Stern, the Bard Center for the Study of Hate director, was the original lead drafter of the IHRA definition when he worked at the American Jewish Committee in the early aughts, but has since criticized the limitations its usage can impose on speech. “I think it’s comforting to people to think, ‘IHRA is a simple tool and it’ll address the problem.’ It won’t,” he said. “The problem with IHRA is that it divides the fight against antisemitism based on what you think about Israel.”

Some of the ADL’s policy recommendations reference Israel advocacy explicitly. The audit calls on its readers to “mobilize” against the BDS movement, and also recommends support for the Abraham Accords, a series of peace deals between Israel and Arab states, in order to “promote tolerance and fight antisemitism in the region.” Many progressives have criticized the accords for failing to hold Israel accountable for the occupation. “This has become red meat for the Jewish community to say, ‘If you don’t support normalization of Israel’s relationships with the Arab world, that proves you’re anti-peace and antisemitic,” Friedman of FMEP said. “If you won’t marginalize or erase Palestinians from the public narrative, then that’s antisemitism.”

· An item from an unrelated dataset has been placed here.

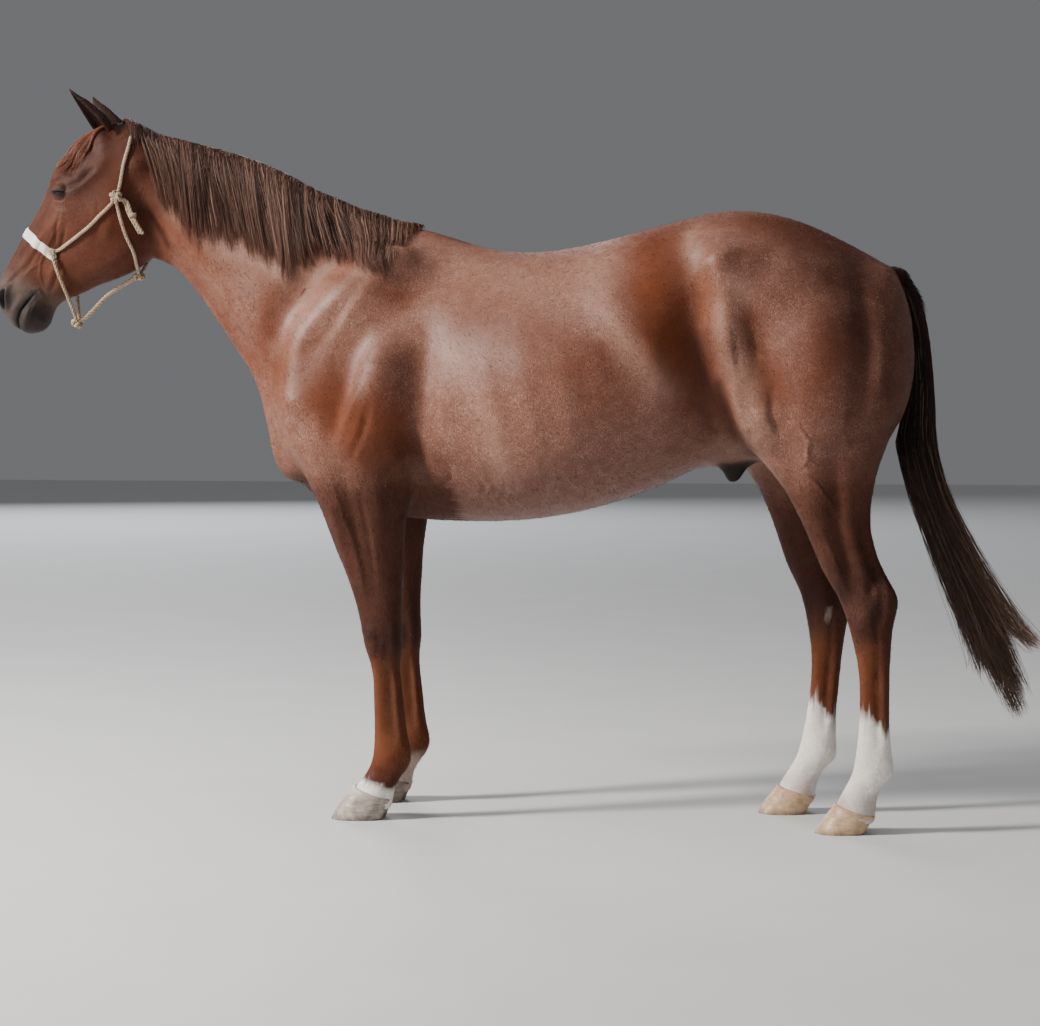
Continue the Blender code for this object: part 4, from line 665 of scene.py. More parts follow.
# veins, folds and tendons of the body in (x, z), as above
FINE_LINES = [
    ("thigh vein", 0.0046, 0.0044, [(0.752, 0.984), (0.789, 0.937), (0.784, 0.886), (0.770, 0.872)]),
    ("thigh vein fork", 0.0038, 0.0040, [(0.789, 0.937), (0.822, 0.925), (0.846, 0.934)]),
    ("thigh vein loop", 0.0036, 0.0038, [(0.784, 0.900), (0.800, 0.880), (0.822, 0.872)]),
    ("gaskin vein", 0.0034, 0.0042, [(0.700, 0.872), (0.755, 0.866), (0.800, 0.842), (0.838, 0.790),
       (0.862, 0.735)]),
    ("first fold", -0.0036, 0.0085, [(0.614, 1.194), (0.622, 1.140), (0.626, 1.096)]),
    ("second fold", -0.0034, 0.0085, [(0.649, 1.206), (0.662, 1.160), (0.670, 1.119)]),
    ("stifle fold", -0.0055, 0.0100, [(0.700, 1.050), (0.706, 0.990), (0.722, 0.945)]),
    ("flank fold", -0.0120, 0.0130, [(0.575, 1.060), (0.586, 1.010), (0.604, 0.955), (0.642, 0.910)]),
    ("flank fold edge", 0.0100, 0.0160, [(0.610, 1.050), (0.628, 0.980), (0.656, 0.938), (0.690, 0.918)]),
    ("shoulder line", 0.0014, 0.0130, [(-0.270, 1.330), (-0.330, 1.250), (-0.375, 1.180)]),
    ("shoulder line low", -0.0013, 0.0120, [(-0.300, 1.330), (-0.352, 1.255), (-0.398, 1.180)]),
    ("arm band", 0.0040, 0.0120, [(-0.300, 1.060), (-0.330, 0.990), (-0.350, 0.930)]),
    ("arm groove", -0.0046, 0.0100, [(-0.272, 1.020), (-0.290, 0.950), (-0.318, 0.890)]),
    ("breast edge", 0.0036, 0.0110, [(-0.500, 1.000), (-0.480, 0.925), (-0.440, 0.880)]),
    ("elbow fold", -0.0060, 0.0085, [(-0.170, 0.960), (-0.158, 0.905), (-0.140, 0.860)]),
    ("second elbow fold", -0.0034, 0.0070, [(-0.128, 0.940), (-0.112, 0.890), (-0.085, 0.850)]),
    ("rib", 0.0030, 0.0200, [(0.010, 1.140), (0.045, 1.000), (0.060, 0.880)]),
    ("next rib", 0.0026, 0.0200, [(0.105, 1.150), (0.135, 1.010), (0.145, 0.890)]),
    ("third rib", 0.0022, 0.0200, [(0.200, 1.150), (0.225, 1.020), (0.232, 0.900)]),
    ("girth wrinkle", -0.0026, 0.0040, [(0.020, 0.800), (0.050, 0.786), (0.082, 0.778)]),
    ("girth wrinkle 2", -0.0024, 0.0038, [(0.018, 0.816), (0.046, 0.802), (0.078, 0.796)]),
    ("girth wrinkle 3", -0.0022, 0.0036, [(0.030, 0.786), (0.058, 0.772), (0.086, 0.766)]),
    ("forearm vein", 0.0026, 0.0045, [(-0.372, 0.850), (-0.350, 0.770), (-0.322, 0.690), (-0.306, 0.610),
       (-0.296, 0.540)]),
    ("extensor", 0.0045, 0.0120, [(-0.372, 0.760), (-0.350, 0.660), (-0.328, 0.570)]),
    ("outer forearm groove", -0.0055, 0.0080, [(-0.300, 0.800), (-0.284, 0.700), (-0.272, 0.590)]),
    ("knee fold", -0.0026, 0.0055, [(-0.270, 0.478), (-0.262, 0.440), (-0.268, 0.405)]),
    ("knee bump", 0.0030, 0.0120, [(-0.292, 0.462), (-0.290, 0.452)]),
    ("knee bump low", 0.0026, 0.0110, [(-0.286, 0.415), (-0.284, 0.406)]),
    ("front tendon", 0.0018, 0.0070, [(-0.276, 0.380), (-0.270, 0.280), (-0.266, 0.190)]),
    ("flexor", 0.0028, 0.0060, [(-0.226, 0.370), (-0.222, 0.280), (-0.212, 0.195)]),
    ("splint groove", -0.0030, 0.0050, [(-0.240, 0.370), (-0.236, 0.280), (-0.228, 0.200)]),
    ("pastern fold", -0.0028, 0.0050, [(-0.300, 0.128), (-0.262, 0.112), (-0.232, 0.098)]),
    ("ergot fold", -0.0026, 0.0055, [(-0.215, 0.142), (-0.205, 0.130)]),
    ("hind extensor", 0.0028, 0.0090, [(0.842, 0.640), (0.862, 0.560), (0.880, 0.500)]),
    ("saphenous vein", 0.0022, 0.0045, [(0.800, 0.760), (0.836, 0.680), (0.862, 0.610), (0.884, 0.555)]),
    ("hock hollow", -0.0065, 0.0110, [(0.930, 0.600), (0.934, 0.565)]),
    ("hock bone", 0.0036, 0.0110, [(0.968, 0.600), (0.972, 0.560)]),
    ("hock side", 0.0026, 0.0120, [(0.905, 0.500), (0.910, 0.480)]),
    ("hock groove", -0.0028, 0.0060, [(0.940, 0.520), (0.946, 0.470), (0.948, 0.430)]),
    ("hind tendon", 0.0018, 0.0070, [(0.914, 0.420), (0.916, 0.320), (0.914, 0.220)]),
    ("hind flexor", 0.0028, 0.0060, [(0.966, 0.430), (0.966, 0.320), (0.968, 0.210)]),
    ("hind splint groove", -0.0030, 0.0050, [(0.948, 0.420), (0.948, 0.320), (0.950, 0.210)]),
    ("hind pastern fold", -0.0028, 0.0050, [(0.880, 0.124), (0.915, 0.112), (0.945, 0.098)]),
    ("buttock vein", 0.0018, 0.0045, [(0.880, 1.020), (0.870, 0.960), (0.884, 0.900)]),
    ("semitendinosus", 0.0040, 0.0200, [(0.955, 1.200), (0.965, 1.080), (0.955, 0.980)]),
    ("neck vein", 0.0026, 0.0060, [(-0.800, 1.372), (-0.730, 1.265), (-0.655, 1.160)]),
    ("brachial muscle", 0.0050, 0.0160, [(-0.840, 1.480), (-0.760, 1.370), (-0.680, 1.270), (-0.600, 1.180)]),
    ("throat", 0.0030, 0.0120, [(-0.870, 1.400), (-0.820, 1.340)]),
]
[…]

One policy prescription that the ADL doesn’t include on its list is for Jews to join coalitions with other marginalized groups. But Lorber, Stern, and Boxer all stressed that forming such coalitions is an essential step in the fight against antisemitism, especially given that many antisemitic white supremacists also target other people with marginalized identities. “Groups who are out there putting up flyers about Jews are also taking to the streets to attack drag queen story hours and Pride events,” said Lorber. “Whenever anyone talks about rising antisemitism, it’s important to remember that these groups are also attacking queer folks and communities of color. And we need a strategy to fight all these kinds of oppression together.”

Mari Cohen is the associate editor of Jewish Currents.